Part of Pueblo a Pueblo’s efforts included raising money to buy the denim for the brigadistas. We held a campaign in Ithaca. We had a gigantic thermometer on The Commons where we kept track of how much money
we had raised through bake sales, contra “contras” dances, and many different activities in the community. Everybody who went on Pueblo a Pueblo made a commitment to come back and do educational presentations among their co-workers, neighbors and members of their faith organization and to help fundraise.

In terms of reflecting on the question, “How would you build that now?” a big piece of CUSLAR centers on creating community. So, how do you create community?

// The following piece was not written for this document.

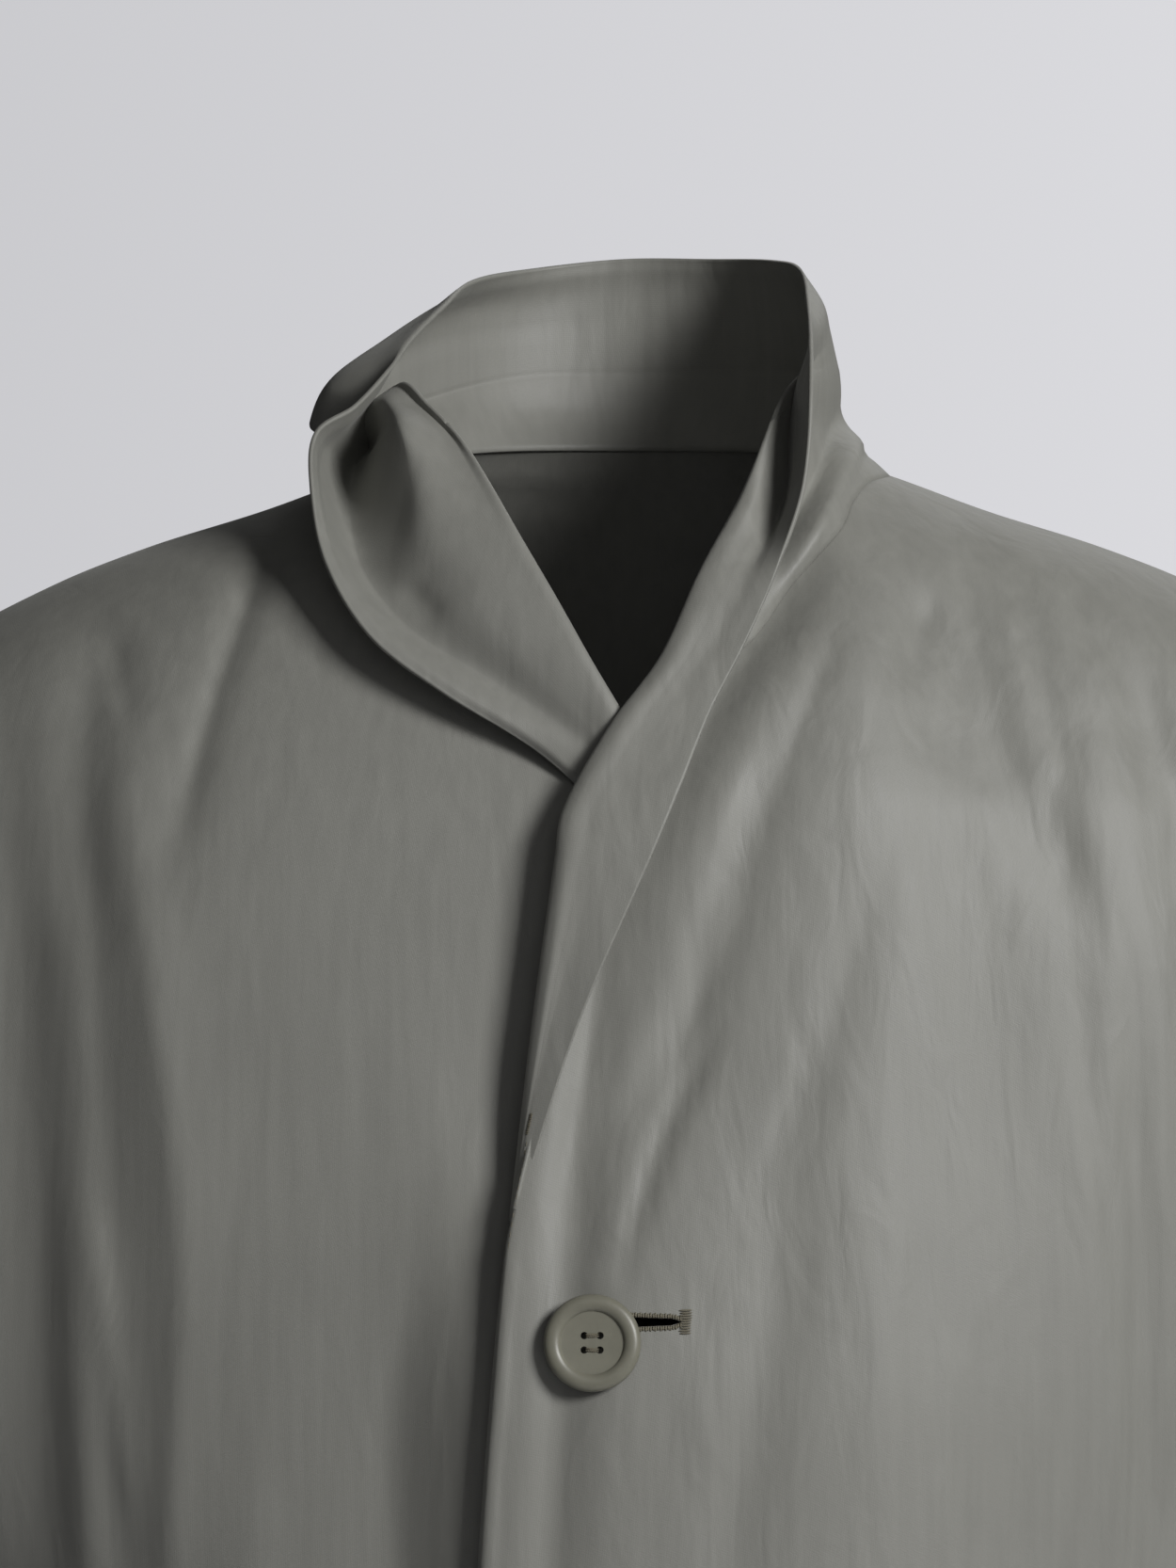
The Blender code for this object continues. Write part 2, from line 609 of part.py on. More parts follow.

One thing that was critical for Pueblo a Pueblo was that it wasn’t just about taking this group of people to Nicaragua and interacting with Nicaraguans. It was about sharing what we learned with others and encouraging them to get involved in any way they could. At its very core Pueblo a Pueblo emphasized a reexamination of U.S.-Latin American relations and the active participation of community members in supporting justice and respect for human rights and sovereignty in Latin America.

Interview by Hazel Guardado, junior at Cornell University studying Anthropology and International Relations.